In the process, we are reminded how varied, old, imaginative, stubborn, universal, sneaky, and incorrigible is the pride that we humans exercise against each other. No matter what expression it takes, the inclination to put someone else down is always ultimately rooted in our determination to lift ourselves up and to perch ourselves on some lofty and prominent peak.
So living with the pride of others-which is certainly the lot of all minority groups-is a hard assignment. Sadly, the typical human response to such put-downs is to reply with still another little dose of pride: "So you don't think I'm much?" the insulted person says. "I'll show you." And then we scramble to the highest and most prominent perch we can find, implicitly (and maybe even explicitly) putting down the one who just put us down. We all play the game, because the need to play it rises out of the core of who we are.
Examining our common response to other people's pride seems to me something all minorities might profitably do together. And perhaps now that Christians seem headed, in more and more contexts, toward minority status, maybe we should lead the way by asking other minorities how they have responded to other people's pride.
In launching such conversations, Christians should say in advance that one thing we will bring to the table-the best antidote to pride we've ever found-is the essence of the Christian gospel. It is the message of God's grace in Christ. It is the awareness that none of us has a single thing that wasn't given to us in the first place. That's true of individuals; it's also true of nations and people groups. Such a proclamation of grace says that no level of accomplishment or excellence on our part is good enough to please God; it usually isn't even good enough to please each other!

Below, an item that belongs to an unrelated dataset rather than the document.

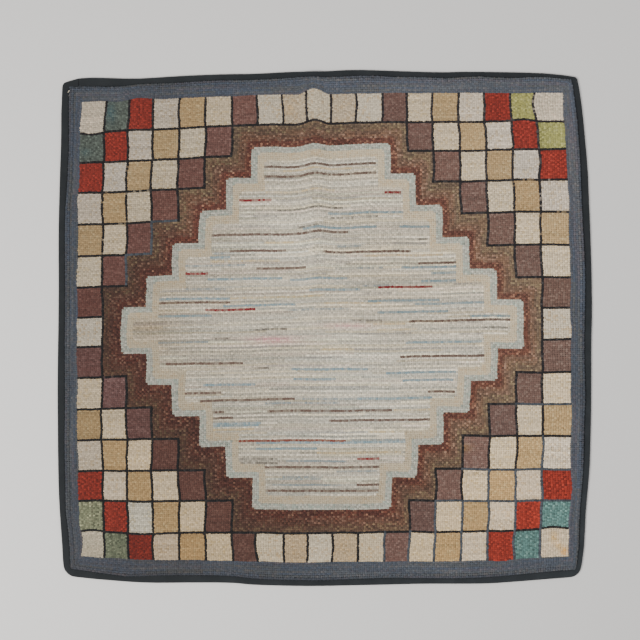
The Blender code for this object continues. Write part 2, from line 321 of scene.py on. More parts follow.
def jogAt(x, y):
    away = x - crestAt(y)
    sagLeft = bell(away + jog["sagAway"], 0, jog["sagWidth"])
    sagRight = bell(away - jog["sagAway"], 0, jog["sagWidth"])
    rise = np.interp(y * 1000, jog["at"], jog["rise"]) * eased(1 - np.abs(away) / jog["halfWidth"])
    sag = np.interp(y * 1000, jog["at"], jog["sag"]) * (sagLeft + jog["sagRight"] * sagRight)
    return (rise - sag) / 1000 * eased((pileEdge("far", x) - y) / jog["stillAtEdge"])


Nudge = namedtuple("Nudge", "x y right far reach")  # in mm, from the rug's middle
nudges = [Nudge(*row) for row in (  # where the hooking strays from the even grid, block by block
    (461, 485, -6.5, 0, 30), (527, 455, -4, 0, 40), (433, 456, 0, 5.5, 28), (205, 482, 0, -4, 38),
    (-508, 432, 0, -5.5, 28), (-536, -475, 6.5, 0, 30), (-149, -480, -6, 0, 28), (-410, 335, -2.6, 0, 110),
    (240, -342, 4, 0, 28), (537, -342, 4.5, 0, 30), (445, -271, 3.6, 0, 40), (-458, -411, -3, 0, 40),
    (501, -440, 0, 5, 28), (-400, -446, 0, -2.6, 60), (-510, -445, 0, 3.5, 26), (505, -58, -3.2, 0, 36),
    (468, 360, 4, 0, 28), (384, -505, 0, -4, 28), (-488, -245, -3, 0, 45), (-491, -5, 2.8, 0, 30),
    (-455, 502, 0, -4, 26), (-403, 506, 0, 3.3, 26),
)]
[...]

O, yes. The embarrassing reality is that sometimes we Christians have sounded arrogant while we tried to explain that message of humility and grace. We've come across as cocky, proud, and exclusive. So if during this proposed conversation we slip back into that bad behavior again, we invite our other minority friends to remind us of a basic ground rule: Leave your pride at the door. It's what got us into this mess in the first place.